In 2008, the Colorado Commission on Higher Education implemented a set of minimum requirements for admission to the state’s public four-year colleges and universities.  These Higher Education Admission Requirements (HEAR) did not include foreign language for the high school Classes of 2008 and 2009, but starting with the Class of 2010, one year of foreign language is required.

HEAR represents minimum requirements for admission to Colorado’s public four-year colleges, and individual colleges can set higher requirements.  Some have done just that: for example, the University of Colorado, Boulder requires three years of a single foreign language or two years each of two different languages; Colorado State University, Ft. Collins recommends two years of the same language.

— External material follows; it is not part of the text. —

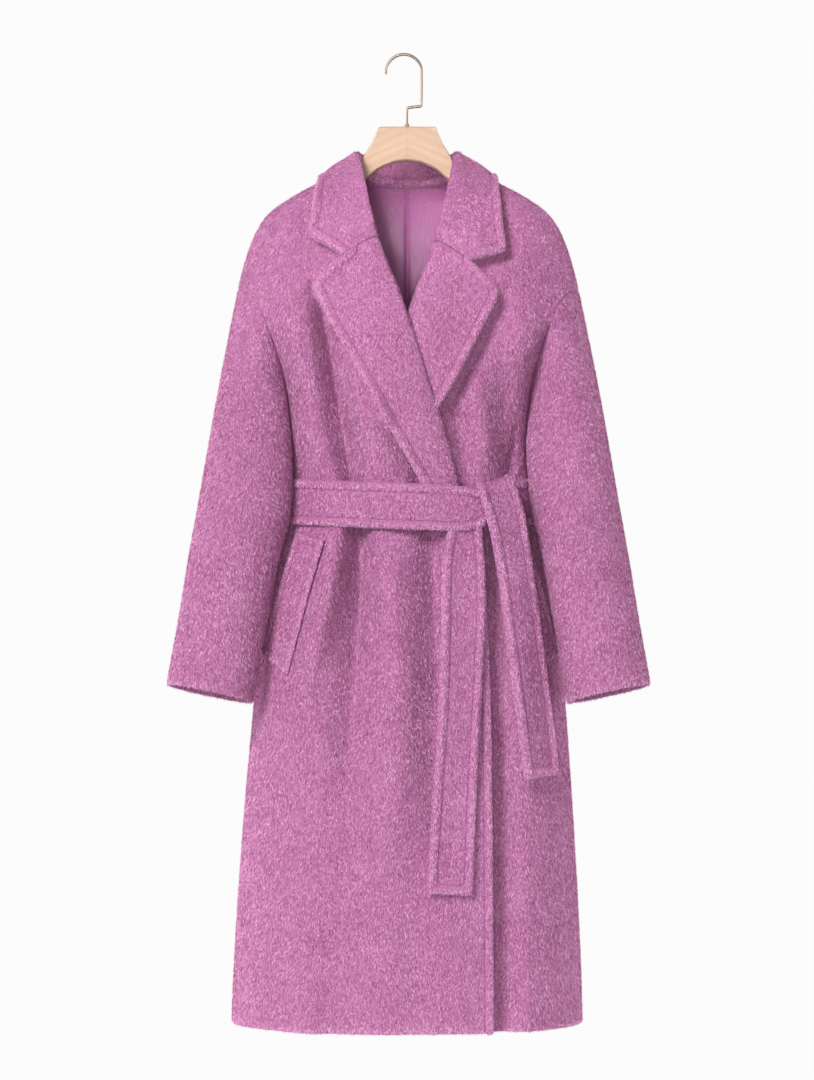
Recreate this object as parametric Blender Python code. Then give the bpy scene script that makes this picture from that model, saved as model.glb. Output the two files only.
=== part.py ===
"""Wool wrap coat, belted, hanging on a wooden hanger. Blender 4.5, metres, +Z up.

The origin is the point under the crown of the hanger's hook where a rail carries it.
+X is the wearer's left, -Y is the front. Heights are negative, measured down from the rail.
Left and right in the names are the wearer's.

Every panel is a wall of cloth: a grid of points on its outer face, and the same grid moved
in along the surface by the cloth's thickness. What lies on a panel is made from the
panel's own surface, moved out by a named lift.
"""

import math
from collections import namedtuple

import bmesh
import bpy
from mathutils import Vector

# ---------------------------------------------------------------- driving sizes, metres
CLOTH = 0.003           # one layer of brushed wool with its backing
DOUBLED = 0.005         # collar, lapels and belt: two layers turned out
LINING = 0.001
SEAM_GAP = 0.0003       # between pieces that are sewn edge to edge
LAYER_GAP = 0.0008      # between cloth that lies on cloth
ROUNDNESS = 2.3         # exponent of the body's sections: 2 is an ellipse, more is squarer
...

Nationwide, most four-year colleges require that applicants have taken at least 1-2 years of a foreign language in high school.  Some selective colleges require or recommend 3-4 years of a language.  For example, Harvard recommends four years; Stanford recommends three or more years; Duke recommends at least three years; and the colleges in the University of California system require two years but recommend three.

Many colleges, especially the most selective ones, likely will not be eager to get on board with the idea that computer coding should count as a foreign language.  Thus, even if Colorado high schools start considering coding a foreign language, students would be wise to check with the colleges they’re interested in to make sure coding will count toward the college’s admission requirements.

Over the last few years, in a handful of other states, legislators have introduced bills that would make coding an option to fulfill high school graduation requirements.  However, Georgia is the only state that has passed such legislation.  As for whether Governor Hickenlooper’s suggestion will gain support in Colorado, only time will tell.